**WHAT TO DO:**
Search the records for "part". Copy every line where it appears.

○ ○ ○

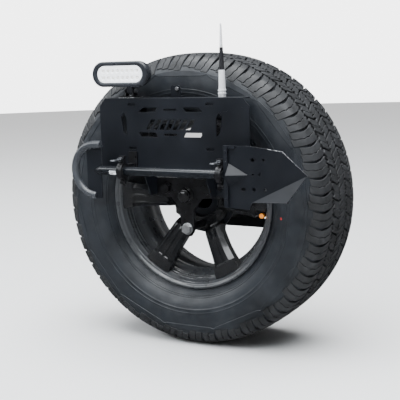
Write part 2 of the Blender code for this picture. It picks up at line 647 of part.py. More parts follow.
def shovel_root_bar(axis):
    """The upright bar at the blade's root with its step at the top and three rivet heads."""
    back = BLADE_OUT + BLADE_THICKNESS / 2 + GAP - SHAFT_OUT
    front = back + 0.0070
    low, high = -0.079, 0.070
    made = box("shovel_root_bar", (BAR_LEFT, low, back), (BAR_RIGHT, high, front), POWDER_BLACK, axis)
    step = box("step", (BAR_RIGHT - 0.001, high - 0.007, back), (0.2060, high, back + 0.005),
               POWDER_BLACK, axis)
    middle = (BAR_LEFT + BAR_RIGHT) / 2
    rivets = [rod("rivet", 0.0032, (middle, up, front - 0.001), (middle, up, front + 0.0015), STEEL, axis,
                  segments=12, end_radius=0.0020) for up in (0.057, 0.030, -0.059)]
    join(made, step, *rivets)


def shovel_socket(axis):
    """Half of a four-sided pyramid that runs out on the blade's face."""
    back = BLADE_OUT + BLADE_THICKNESS / 2 + GAP - SHAFT_OUT
    base, length, half_height, ridge = BAR_RIGHT + GAP, 0.052, 0.028, 0.022
    bm = bmesh.new()
    bmesh.ops.create_cone(bm, cap_ends=True, segments=4, radius1=1.0, radius2=0.0, depth=length)
    for vertex in bm.verts:
        x, y, z = vertex.co
        vertex.co = (base + length / 2 + z, x * half_height, back + y * ridge)
    bmesh.ops.recalc_face_normals(bm, faces=bm.faces)
    sliced = bmesh.ops.bisect_plane(bm, geom=bm.verts[:] + bm.edges[:] + bm.faces[:],
                                    plane_co=(0, 0, back), plane_no=(0, 0, -1), clear_outer=True)
    edges = [item for item in sliced["geom_cut"] if isinstance(item, bmesh.types.BMEdge)]
    bmesh.ops.holes_fill(bm, edges=edges)
    bmesh.ops.recalc_face_normals(bm, faces=bm.faces)
    add("shovel_socket", mesh_from("shovel_socket", bm), POWDER_BLACK, axis)


def fold(point, start, tip, angle):
    """Turn a flat point about the line from start to tip, towards the front."""
    along = (tip - start).normalized()
    normal = Vector((along.y, -along.x))
    offset = point - start
    distance = offset.dot(normal)
    foot = start + along * offset.dot(along)
    place = foot + normal * distance * math.cos(angle)
    return place.x, place.y, abs(distance) * math.sin(angle)


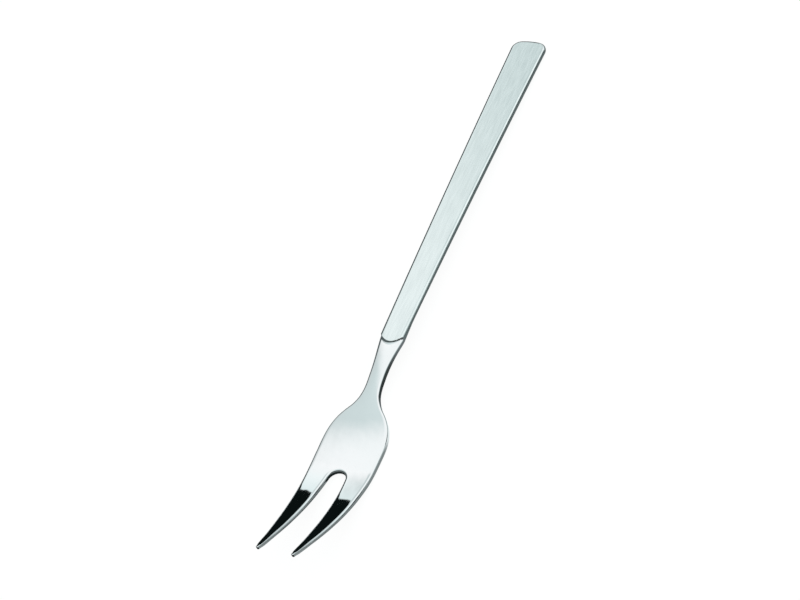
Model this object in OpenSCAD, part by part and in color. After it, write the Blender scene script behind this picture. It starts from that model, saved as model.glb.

○ ○ ○

**RESULT FOR THIS TASK:**
Write part 2 of the Blender code for this picture. It picks up at line 647 of part.py. More parts follow.
Model this object in OpenSCAD, part by part and in color. After it, write the Blender scene script behind this picture. It starts from that model, saved as model.glb.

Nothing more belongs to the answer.